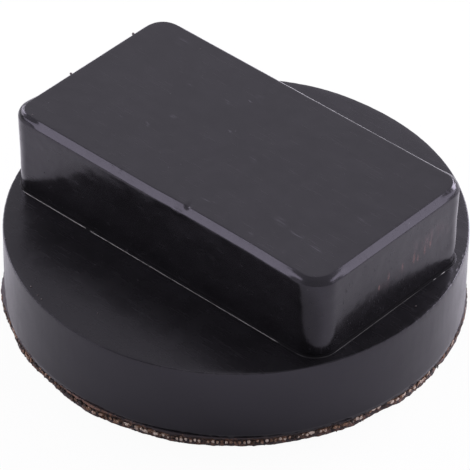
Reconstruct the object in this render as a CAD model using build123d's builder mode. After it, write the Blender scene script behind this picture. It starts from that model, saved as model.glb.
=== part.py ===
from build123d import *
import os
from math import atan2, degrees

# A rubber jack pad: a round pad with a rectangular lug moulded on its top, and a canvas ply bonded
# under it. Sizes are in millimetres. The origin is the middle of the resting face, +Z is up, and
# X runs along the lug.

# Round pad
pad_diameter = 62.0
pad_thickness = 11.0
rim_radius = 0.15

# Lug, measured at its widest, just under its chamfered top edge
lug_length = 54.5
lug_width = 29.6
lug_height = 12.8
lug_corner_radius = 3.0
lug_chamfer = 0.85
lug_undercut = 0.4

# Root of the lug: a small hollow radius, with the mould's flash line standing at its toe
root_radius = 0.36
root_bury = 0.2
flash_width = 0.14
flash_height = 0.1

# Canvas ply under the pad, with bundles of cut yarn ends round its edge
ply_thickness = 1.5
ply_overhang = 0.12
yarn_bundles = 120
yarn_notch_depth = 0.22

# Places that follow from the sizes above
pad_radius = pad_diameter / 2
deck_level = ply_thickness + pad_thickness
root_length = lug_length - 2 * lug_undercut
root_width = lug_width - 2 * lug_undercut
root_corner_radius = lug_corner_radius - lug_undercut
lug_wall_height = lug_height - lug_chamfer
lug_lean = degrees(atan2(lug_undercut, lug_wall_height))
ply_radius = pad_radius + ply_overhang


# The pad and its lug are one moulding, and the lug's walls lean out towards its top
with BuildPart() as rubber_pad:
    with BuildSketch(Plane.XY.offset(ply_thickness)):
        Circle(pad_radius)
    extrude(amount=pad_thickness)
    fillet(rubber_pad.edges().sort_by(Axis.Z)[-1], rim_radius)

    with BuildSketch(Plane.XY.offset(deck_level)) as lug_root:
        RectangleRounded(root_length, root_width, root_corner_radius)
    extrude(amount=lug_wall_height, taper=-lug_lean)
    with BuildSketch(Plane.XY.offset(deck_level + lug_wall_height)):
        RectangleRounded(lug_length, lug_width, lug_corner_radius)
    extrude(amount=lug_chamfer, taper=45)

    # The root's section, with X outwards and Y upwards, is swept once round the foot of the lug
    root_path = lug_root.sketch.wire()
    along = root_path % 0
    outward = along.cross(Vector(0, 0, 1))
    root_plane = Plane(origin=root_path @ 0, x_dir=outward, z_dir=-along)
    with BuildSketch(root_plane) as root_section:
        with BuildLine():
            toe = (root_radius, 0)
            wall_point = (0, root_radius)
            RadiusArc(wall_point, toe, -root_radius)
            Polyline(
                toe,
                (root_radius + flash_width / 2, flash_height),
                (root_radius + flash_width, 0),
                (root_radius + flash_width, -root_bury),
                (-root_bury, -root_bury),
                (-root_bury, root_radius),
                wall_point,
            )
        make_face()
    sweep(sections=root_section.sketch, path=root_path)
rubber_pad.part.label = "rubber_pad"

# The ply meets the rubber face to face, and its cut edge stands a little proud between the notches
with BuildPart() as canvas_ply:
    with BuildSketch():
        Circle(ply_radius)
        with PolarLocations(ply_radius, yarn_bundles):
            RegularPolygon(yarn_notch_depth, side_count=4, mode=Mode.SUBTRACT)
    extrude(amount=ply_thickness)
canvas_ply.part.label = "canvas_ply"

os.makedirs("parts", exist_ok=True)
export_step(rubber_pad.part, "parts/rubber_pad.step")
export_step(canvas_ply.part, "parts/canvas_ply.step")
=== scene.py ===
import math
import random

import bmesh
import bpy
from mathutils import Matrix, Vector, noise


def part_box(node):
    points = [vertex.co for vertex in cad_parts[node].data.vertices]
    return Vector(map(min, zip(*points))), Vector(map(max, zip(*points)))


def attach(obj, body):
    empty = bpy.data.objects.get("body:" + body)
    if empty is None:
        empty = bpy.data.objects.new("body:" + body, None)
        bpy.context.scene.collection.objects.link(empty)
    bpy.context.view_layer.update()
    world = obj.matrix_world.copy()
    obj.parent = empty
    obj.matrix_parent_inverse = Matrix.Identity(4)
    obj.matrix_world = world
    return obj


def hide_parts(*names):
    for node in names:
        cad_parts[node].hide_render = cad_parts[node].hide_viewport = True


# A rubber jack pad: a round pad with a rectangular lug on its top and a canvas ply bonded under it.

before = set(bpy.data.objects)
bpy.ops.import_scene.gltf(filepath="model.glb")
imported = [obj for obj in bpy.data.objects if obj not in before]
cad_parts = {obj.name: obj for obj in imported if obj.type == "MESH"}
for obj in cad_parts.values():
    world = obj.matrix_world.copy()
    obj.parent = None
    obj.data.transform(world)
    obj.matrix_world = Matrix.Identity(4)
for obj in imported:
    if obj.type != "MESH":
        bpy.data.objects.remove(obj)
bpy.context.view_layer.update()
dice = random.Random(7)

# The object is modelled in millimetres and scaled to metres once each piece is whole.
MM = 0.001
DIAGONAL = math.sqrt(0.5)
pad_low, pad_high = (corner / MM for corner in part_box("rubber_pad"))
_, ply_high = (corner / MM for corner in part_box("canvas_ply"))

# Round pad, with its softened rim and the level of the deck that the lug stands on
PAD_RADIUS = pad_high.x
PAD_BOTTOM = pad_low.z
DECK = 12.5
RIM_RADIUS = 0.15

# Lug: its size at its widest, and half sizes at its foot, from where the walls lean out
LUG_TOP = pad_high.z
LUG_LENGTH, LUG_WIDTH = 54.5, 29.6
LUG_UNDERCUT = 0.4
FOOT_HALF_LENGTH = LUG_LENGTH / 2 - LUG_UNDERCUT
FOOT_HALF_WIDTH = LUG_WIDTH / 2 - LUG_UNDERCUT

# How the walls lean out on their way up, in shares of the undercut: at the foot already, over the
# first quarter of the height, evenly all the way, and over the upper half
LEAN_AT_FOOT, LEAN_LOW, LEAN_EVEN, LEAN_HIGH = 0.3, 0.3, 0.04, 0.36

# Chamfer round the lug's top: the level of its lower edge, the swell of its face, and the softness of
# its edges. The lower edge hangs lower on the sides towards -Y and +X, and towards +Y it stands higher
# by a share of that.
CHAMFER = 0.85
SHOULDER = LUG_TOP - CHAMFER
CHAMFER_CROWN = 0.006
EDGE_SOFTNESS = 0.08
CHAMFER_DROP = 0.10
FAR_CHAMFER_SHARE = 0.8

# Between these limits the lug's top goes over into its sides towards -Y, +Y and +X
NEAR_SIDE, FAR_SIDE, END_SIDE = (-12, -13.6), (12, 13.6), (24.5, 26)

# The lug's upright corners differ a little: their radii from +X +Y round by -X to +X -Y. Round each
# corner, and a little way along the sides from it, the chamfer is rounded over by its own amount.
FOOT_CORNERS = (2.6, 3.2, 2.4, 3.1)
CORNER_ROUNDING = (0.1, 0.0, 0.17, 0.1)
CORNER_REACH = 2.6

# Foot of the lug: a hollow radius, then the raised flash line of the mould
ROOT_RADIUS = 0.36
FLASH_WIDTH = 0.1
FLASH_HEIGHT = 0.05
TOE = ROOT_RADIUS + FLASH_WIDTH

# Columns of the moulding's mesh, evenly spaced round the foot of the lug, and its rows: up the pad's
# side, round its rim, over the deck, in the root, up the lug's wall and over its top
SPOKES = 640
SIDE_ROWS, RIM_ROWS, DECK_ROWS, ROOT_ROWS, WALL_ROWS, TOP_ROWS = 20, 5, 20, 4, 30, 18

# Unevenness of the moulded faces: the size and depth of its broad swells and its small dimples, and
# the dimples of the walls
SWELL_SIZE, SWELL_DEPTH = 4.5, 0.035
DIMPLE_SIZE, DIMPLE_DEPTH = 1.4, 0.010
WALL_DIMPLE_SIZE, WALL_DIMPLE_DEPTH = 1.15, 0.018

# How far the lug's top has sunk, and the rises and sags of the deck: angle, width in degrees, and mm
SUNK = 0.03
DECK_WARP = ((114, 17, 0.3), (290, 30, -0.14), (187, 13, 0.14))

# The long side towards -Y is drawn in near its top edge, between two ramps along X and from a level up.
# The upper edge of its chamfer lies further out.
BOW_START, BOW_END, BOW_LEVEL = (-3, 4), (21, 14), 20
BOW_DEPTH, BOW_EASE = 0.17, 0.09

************

Repeat word for word the lines from the line with "# The ply meets" to the line with "imported = [obj", both lines included.

# The ply meets the rubber face to face, and its cut edge stands a little proud between the notches
with BuildPart() as canvas_ply:
    with BuildSketch():
        Circle(ply_radius)
        with PolarLocations(ply_radius, yarn_bundles):
            RegularPolygon(yarn_notch_depth, side_count=4, mode=Mode.SUBTRACT)
    extrude(amount=ply_thickness)
canvas_ply.part.label = "canvas_ply"

os.makedirs("parts", exist_ok=True)
export_step(rubber_pad.part, "parts/rubber_pad.step")
export_step(canvas_ply.part, "parts/canvas_ply.step")
=== scene.py ===
import math
import random

import bmesh
import bpy
from mathutils import Matrix, Vector, noise


def part_box(node):
    points = [vertex.co for vertex in cad_parts[node].data.vertices]
    return Vector(map(min, zip(*points))), Vector(map(max, zip(*points)))


def attach(obj, body):
    empty = bpy.data.objects.get("body:" + body)
    if empty is None:
        empty = bpy.data.objects.new("body:" + body, None)
        bpy.context.scene.collection.objects.link(empty)
    bpy.context.view_layer.update()
    world = obj.matrix_world.copy()
    obj.parent = empty
    obj.matrix_parent_inverse = Matrix.Identity(4)
    obj.matrix_world = world
    return obj


def hide_parts(*names):
    for node in names:
        cad_parts[node].hide_render = cad_parts[node].hide_viewport = True


# A rubber jack pad: a round pad with a rectangular lug on its top and a canvas ply bonded under it.

before = set(bpy.data.objects)
bpy.ops.import_scene.gltf(filepath="model.glb")
imported = [obj for obj in bpy.data.objects if obj not in before]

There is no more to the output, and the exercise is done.